From the TC article it seems to be largely the tech team that left so it's not too odd that that would be where the openings are.


I knew this was going to be a grand failure by simple indications. Their "app" was a total waste of bytes on my phone, even for something as simple, it was buggy and wasteful. Also, their verification system was broken. Never got an SMS and I exceeded their limit of 3 (cheap bastards). I've sent numerous emails, never got a response. A real startup never does this!


Amazing that you can raise that kind of seed money without a working prototype. They must have been claiming some serious IP assets.

Also, $25 million seems like a lot for convertible notes. Each one probably didn't exceed a few hundred thousand a piece. This is an excellent example of how once you convince a couple key investors to join, there are dozens waiting behind to follow.



what's obvious to me is that

capital is available and flowing towards people who shouldn't really have it.

but overall it is working for the smart investors.

but really, people are throwing money around for crazy returns.


unintended consequences of artificially low rates.


24 year old CEO?

I don't care if he went to Stanford. I went to Caltech. I didn't have the first clue when I was 24.

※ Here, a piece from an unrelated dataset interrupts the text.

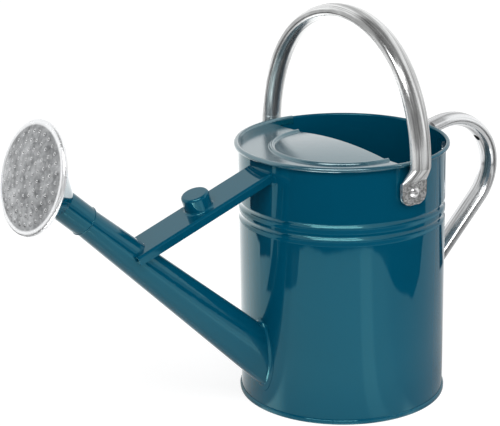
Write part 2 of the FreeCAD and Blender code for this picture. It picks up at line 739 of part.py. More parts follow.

Oh, original. "Kids these days". Look around you, the "millenials" you are ridiculing are taking the tech world by storm, graduating at record rates with more advanced degrees than ever.

Who do you think you are debating with on HN? I would guess the average user here is under 30 and making twice your inflation-adjusted salary at 35.


Doubtful. Most millennials are graduating with unserviceable levels of debt, working jobs that pay wages that barely keep up with inflation.

For the small minority in the tech industry, the situation is much brighter, as long as the VC money keeps flowing. Those older have seen what happens when the music stops and not everyone has a seat.

I hope you have a sufficient emergency fund and something besides $tech_flavor_of_the_week under your belt. Enterprises that provide safe havens during tech bust periods hire a bit differently than tech startups.


Maybe those VCs had their beer goggles on.